Agreed. Sendmail is a beastie that should not be run as root on any
system exposed to the 'net. (Along with Ichat, Apache and any other big,
burly, and potentially security-hole-laden code). We use smap as an MTA,
it passes it off to a directory that sendmail periodically looks at and
delivers. smap runs as root for as long as it takes to accept the
connection and turns into a non-root user.

As far as Java goes... it still is a big program that I have to trust.
Do I trust it more than ActiveX. Yes. Do I trust ActiveX more than some
arbitrary piece of code (ie. plugin) that I download from the net. Yes.
It's supposed to run in some kind of sandbox. 

I trust Java with good reason, Sun has a better track-record with
security-issues than Microsoft, which likes to ignore messy things like
strong authentication and encryption of passwords.

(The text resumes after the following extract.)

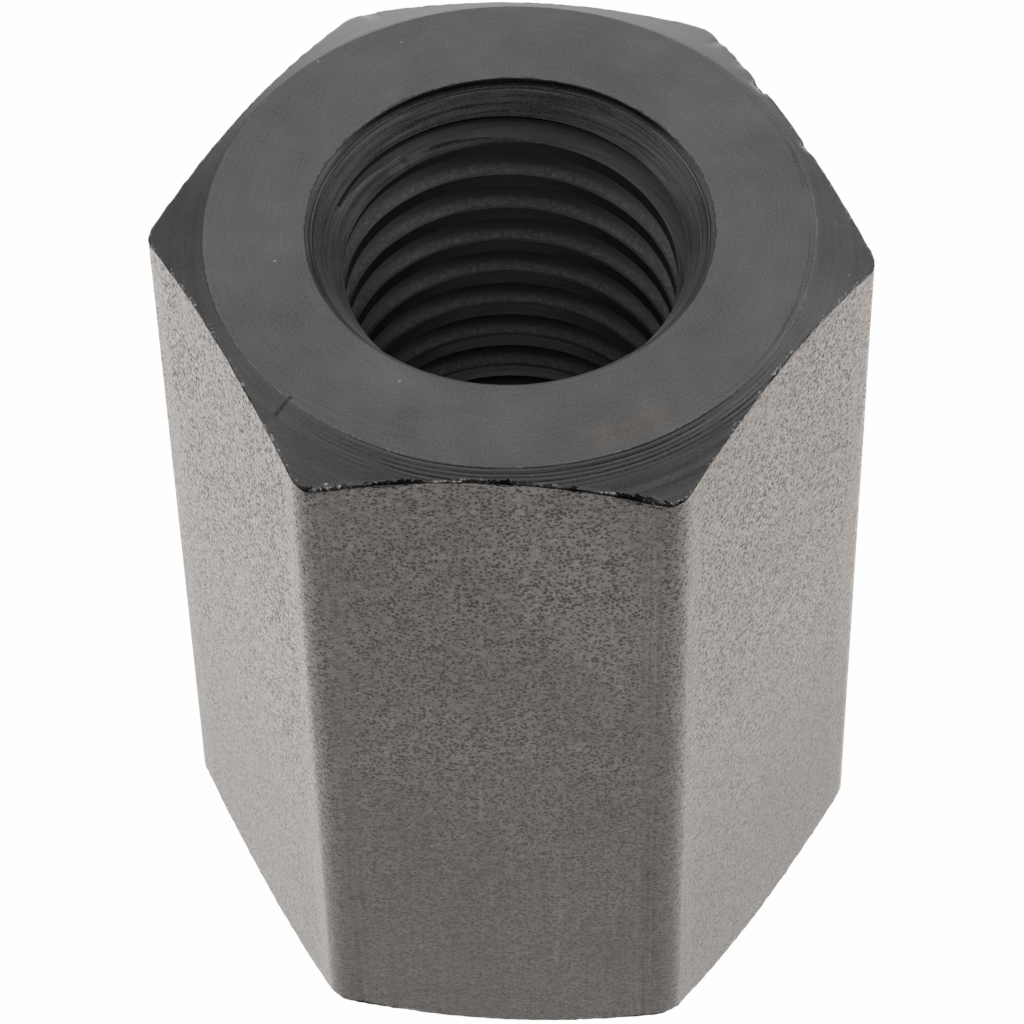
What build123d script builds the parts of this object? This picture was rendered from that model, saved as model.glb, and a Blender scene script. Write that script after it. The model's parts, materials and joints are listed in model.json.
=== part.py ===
from build123d import *
from math import asin, ceil, cos, radians, sin, sqrt, tan
import os

# Coupling nut: one piece of hexagonal steel bar, turned at both ends, with a thread right through it.
# Millimetres, +Z up. The origin is the middle of the lower end face, on the axis of the thread.
# Two flats face -Y and +Y, and two of the long edges point to -X and +X.

# Hexagonal bar
side_count = 6
across_flats = 31.75
nut_length = 48.0
edge_radius = 1.5

# Turned ends: the rim of each flat end face lies this far inside the flats, and slopes off outside it
rim_inset = 0.68
chamfer_angle = 30.0

# Thread. Its crests are the wall of the bore, and its depth is a share of a sharp V of the same pitch
thread_diameter = 19.05
thread_pitch = 2.54
flank_angle = 30.0
thread_depth_share = 0.525
root_flat_share = 0.125
thread_start = 40.0

# The groove between the crests rises in short straight steps. It is cut from inside the bore, past both ends
steps_per_turn = 24
groove_overlap = 0.25
turns_past_end = 2

# Mouth at each end: a small bevel at the rim, then a cone down to the crests of the thread
mouth_margin = 0.66
mouth_bevel = 0.4
mouth_cone_angle = 60.0

# Values worked out from those above
corner_radius = across_flats / 2 / cos(radians(180 / side_count))
rim_radius = across_flats / 2 - rim_inset
root_radius = thread_diameter / 2
sharp_depth = thread_pitch / 2 / tan(radians(flank_angle))
crest_radius = root_radius - thread_depth_share * sharp_depth
mouth_radius = root_radius + mouth_margin
root_half = thread_pitch * root_flat_share / 2
groove_radius = crest_radius - groove_overlap

# Each step of a flank is one flat face when its lines pass the axis at this distance, which turns its inner corners
flank_slope = tan(radians(flank_angle))
flank_offset = thread_pitch / steps_per_turn / 2 / tan(radians(180 / steps_per_turn)) / flank_slope
flank_turn = asin(flank_offset / groove_radius) - asin(flank_offset / root_radius)
flank_width = sqrt(root_radius**2 - flank_offset**2) - sqrt(groove_radius**2 - flank_offset**2)
groove_half = root_half + flank_width * flank_slope


def hexagonal_bar():
    """The drawn bar, with its rounded long edges."""
    section = RegularPolygon(across_flats / 2, side_count, major_radius=False)
    return extrude(fillet(section.vertices(), edge_radius), nut_length)


def turned_blank():
    """The round form that the chamfers of both ends belong to. They leave a curved edge on each flat."""
    drop = (corner_radius - rim_radius) * tan(radians(chamfer_angle))
    profile = Polyline(
        (0, 0),
        (rim_radius, 0),
        (corner_radius, drop),
        (corner_radius, nut_length - drop),
        (rim_radius, nut_length),
        (0, nut_length),
        close=True,
    )
    return revolve(make_face(Plane.XZ * profile), Axis.Z)


def thread_bore():
    """The round hole that the crests of the thread leave open."""
    return Cylinder(crest_radius, nut_length, align=(Align.CENTER, Align.CENTER, Align.MIN))


def groove_corners(step):
    """The four corners of the thread's groove, that many steps up its helix, from its lower inner one."""
    turns = step / steps_per_turn
    height = (turns - turns_past_end) * thread_pitch
    corners = []
    for radius, turn, lift in (
        (groove_radius, -flank_turn, -groove_half),
        (root_radius, 0, -root_half),
        (root_radius, 0, root_half),
        (groove_radius, flank_turn, groove_half),
    ):
        angle = radians(thread_start + 360 * turns) + turn
        corners.append((radius * cos(angle), radius * sin(angle), height + lift))
    return corners


def thread_groove():
    """The right-hand helical groove that the tap cuts, closed with flat faces all round."""
    last = steps_per_turn * (ceil(nut_length / thread_pitch) + 2 * turns_past_end)
    rings = [groove_corners(step) for step in range(last + 1)]
    outlines = []
    for a, b, c, d in (rings[0], rings[-1]):
        outlines += [(a, b, c), (c, d, a)]
    for (a, b, c, d), (e, f, g, h) in zip(rings, rings[1:]):
        outlines += [(a, b, f, e), (b, c, g, f), (c, d, h, g), (a, e, h), (h, d, a)]
    return Solid(Shell([Face(Wire.make_polygon(outline)) for outline in outlines]))


def lower_mouth():
    """The bevel and cone cut from the lower end, run on to a point on the axis."""
    cone_radius = mouth_radius - mouth_bevel
    cone_depth = cone_radius / tan(radians(mouth_cone_angle / 2))
    profile = Polyline(
        (0, 0),
        (mouth_radius, 0),
        (cone_radius, mouth_bevel),
        (0, mouth_bevel + cone_depth),
        close=True,
    )
    return revolve(make_face(Plane.XZ * profile), Axis.Z)


def upper_mouth():
    """The same cut at the upper end."""
    return Pos(0, 0, nut_length) * Rot(180, 0, 0) * lower_mouth()


def nut_body():
    """The finished nut."""
    blank = hexagonal_bar() & turned_blank()
    return blank - [thread_bore(), lower_mouth(), upper_mouth(), thread_groove()]


os.makedirs("parts", exist_ok=True)
export_step(nut_body(), "parts/nut_body.step")
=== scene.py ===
"""Coupling nut: a long hexagonal steel nut with turned ends and a right-hand thread right through."""

import json
import logging
import math
from dataclasses import dataclass
from enum import Enum
from typing import Any, Dict, List, Sequence, Tuple, Union

import bmesh
import bpy
import numpy as np
from mathutils import Matrix, Vector


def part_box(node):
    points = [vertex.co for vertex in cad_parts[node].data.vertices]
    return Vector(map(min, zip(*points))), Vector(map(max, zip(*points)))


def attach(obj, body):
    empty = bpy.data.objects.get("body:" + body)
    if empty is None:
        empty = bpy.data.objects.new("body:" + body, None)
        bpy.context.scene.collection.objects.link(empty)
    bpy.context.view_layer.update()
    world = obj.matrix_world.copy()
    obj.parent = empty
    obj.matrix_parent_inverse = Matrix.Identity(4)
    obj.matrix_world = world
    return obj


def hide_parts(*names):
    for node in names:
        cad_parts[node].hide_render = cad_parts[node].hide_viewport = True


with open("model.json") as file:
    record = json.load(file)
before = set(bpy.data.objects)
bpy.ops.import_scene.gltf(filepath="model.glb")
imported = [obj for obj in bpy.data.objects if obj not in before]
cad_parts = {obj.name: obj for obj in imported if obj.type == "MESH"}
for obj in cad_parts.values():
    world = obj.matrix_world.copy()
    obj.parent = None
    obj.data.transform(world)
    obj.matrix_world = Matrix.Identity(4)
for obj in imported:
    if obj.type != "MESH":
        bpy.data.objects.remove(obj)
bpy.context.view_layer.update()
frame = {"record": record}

MM = 0.001
BODY = "root"
NUT_NODE = "nut_body"

# How many millimetres above and below the edge of a chamfer the burr's finish reaches
EDGE_REACH = 2.0

# What is added before a whole share is rounded down, in the numbering of a grid's vertices
ROUNDING = 0.0005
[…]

Microsoft has a
vested interest to lock you into using its OS and the applications that
only run on it - I don't believe ActiveX runs with netscape browsers or
unix systems (I haven't gotten MSIE working on FreeBSD yet :))). We've
seen time and again that Microsoft puts that interest in front of
security. Sun makes hardware, they don't have that interest.

(( BTW. There is a free implementation of the JVM - It called Kaffe. ))

Plugins will go away when the sandbox gives us enough room to do all the
neat things we expect from a network application - but without giving
away the store. For example, a java based RealAudio player that one can
trust instead of the raplayer executable program that runs on my machine
would be a start. Or ... A MS-Exchange version written in Java so I can
run freebsd and use MS-exchange on it. We're still a long way from that.